> _Prompt_:
Hand back each line, unchanged, from the top down to the line where "faces the front." sits.

> _Source excerpt_:
[BEGIN]
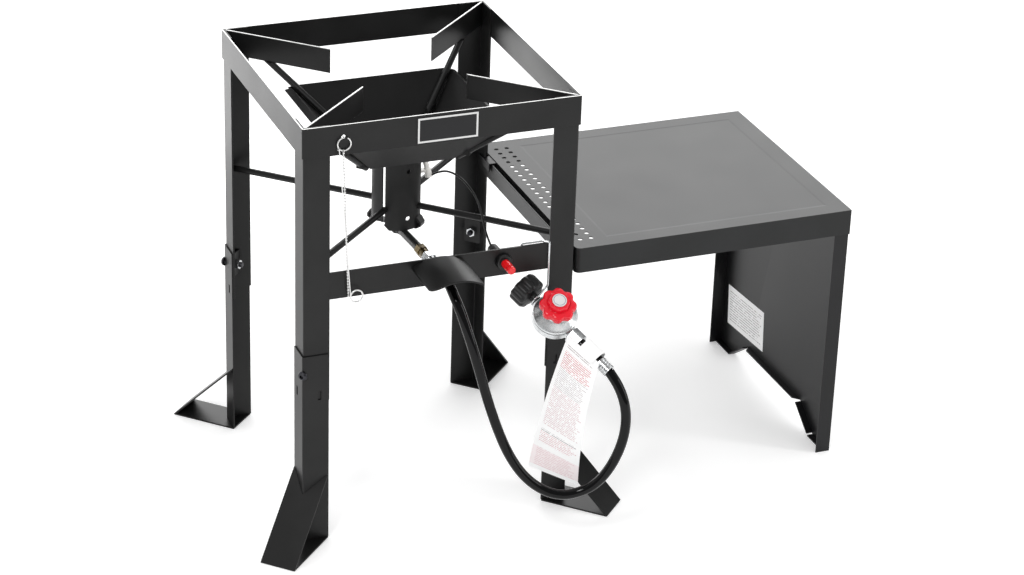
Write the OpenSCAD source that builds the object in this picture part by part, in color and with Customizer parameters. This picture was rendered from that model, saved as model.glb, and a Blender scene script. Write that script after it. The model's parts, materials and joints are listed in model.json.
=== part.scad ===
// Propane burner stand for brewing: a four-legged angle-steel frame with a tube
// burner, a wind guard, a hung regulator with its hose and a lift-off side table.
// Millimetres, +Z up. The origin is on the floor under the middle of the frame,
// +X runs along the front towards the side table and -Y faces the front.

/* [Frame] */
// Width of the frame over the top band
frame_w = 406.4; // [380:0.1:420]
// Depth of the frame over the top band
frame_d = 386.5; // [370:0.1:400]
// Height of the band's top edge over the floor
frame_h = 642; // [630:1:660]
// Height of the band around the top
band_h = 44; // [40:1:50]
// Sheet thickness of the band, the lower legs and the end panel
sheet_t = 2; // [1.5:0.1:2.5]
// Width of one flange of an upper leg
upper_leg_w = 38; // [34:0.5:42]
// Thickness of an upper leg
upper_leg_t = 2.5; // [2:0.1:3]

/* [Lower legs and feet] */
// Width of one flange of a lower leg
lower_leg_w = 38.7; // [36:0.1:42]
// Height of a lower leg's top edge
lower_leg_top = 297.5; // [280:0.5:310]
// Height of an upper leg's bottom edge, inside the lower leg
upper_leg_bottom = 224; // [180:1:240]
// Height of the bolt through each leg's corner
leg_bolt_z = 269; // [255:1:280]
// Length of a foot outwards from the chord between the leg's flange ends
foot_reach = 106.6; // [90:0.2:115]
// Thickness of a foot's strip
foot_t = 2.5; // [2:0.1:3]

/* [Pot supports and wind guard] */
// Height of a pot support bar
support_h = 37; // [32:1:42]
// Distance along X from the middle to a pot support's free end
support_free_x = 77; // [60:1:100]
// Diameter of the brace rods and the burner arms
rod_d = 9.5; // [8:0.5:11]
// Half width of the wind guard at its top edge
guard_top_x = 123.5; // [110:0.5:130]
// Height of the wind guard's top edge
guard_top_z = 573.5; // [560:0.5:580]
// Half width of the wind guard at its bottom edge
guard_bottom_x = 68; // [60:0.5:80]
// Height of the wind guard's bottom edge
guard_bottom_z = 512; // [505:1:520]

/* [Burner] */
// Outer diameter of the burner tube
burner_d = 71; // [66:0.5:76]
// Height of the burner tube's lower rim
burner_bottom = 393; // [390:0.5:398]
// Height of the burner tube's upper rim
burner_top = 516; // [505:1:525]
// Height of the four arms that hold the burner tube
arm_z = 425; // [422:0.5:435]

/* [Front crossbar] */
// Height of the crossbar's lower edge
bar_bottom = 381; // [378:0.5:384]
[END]
> _Solution for this exercise_:
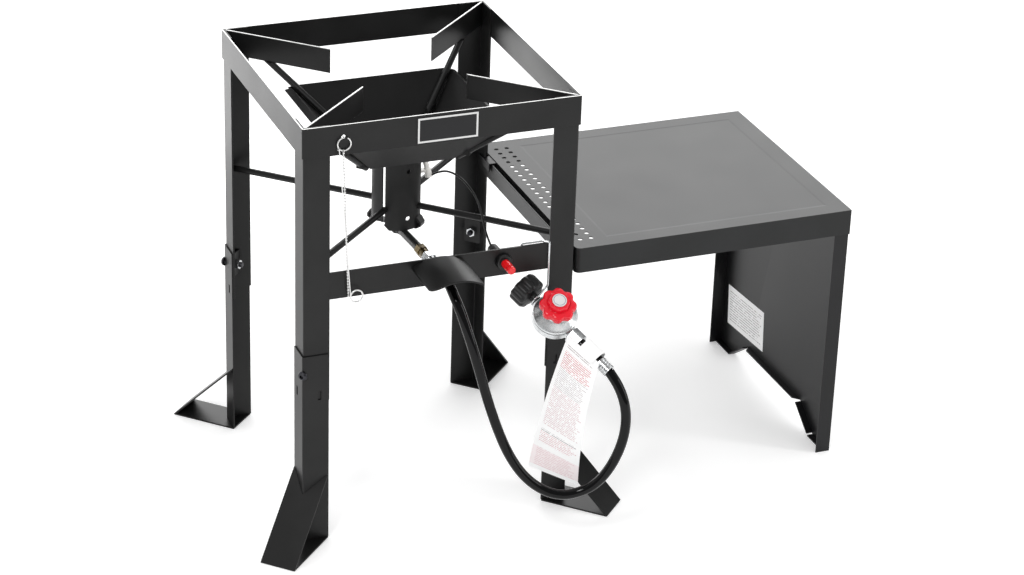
Write the OpenSCAD source that builds the object in this picture part by part, in color and with Customizer parameters. This picture was rendered from that model, saved as model.glb, and a Blender scene script. Write that script after it. The model's parts, materials and joints are listed in model.json.
=== part.scad ===
// Propane burner stand for brewing: a four-legged angle-steel frame with a tube
// burner, a wind guard, a hung regulator with its hose and a lift-off side table.
// Millimetres, +Z up. The origin is on the floor under the middle of the frame,
// +X runs along the front towards the side table and -Y faces the front.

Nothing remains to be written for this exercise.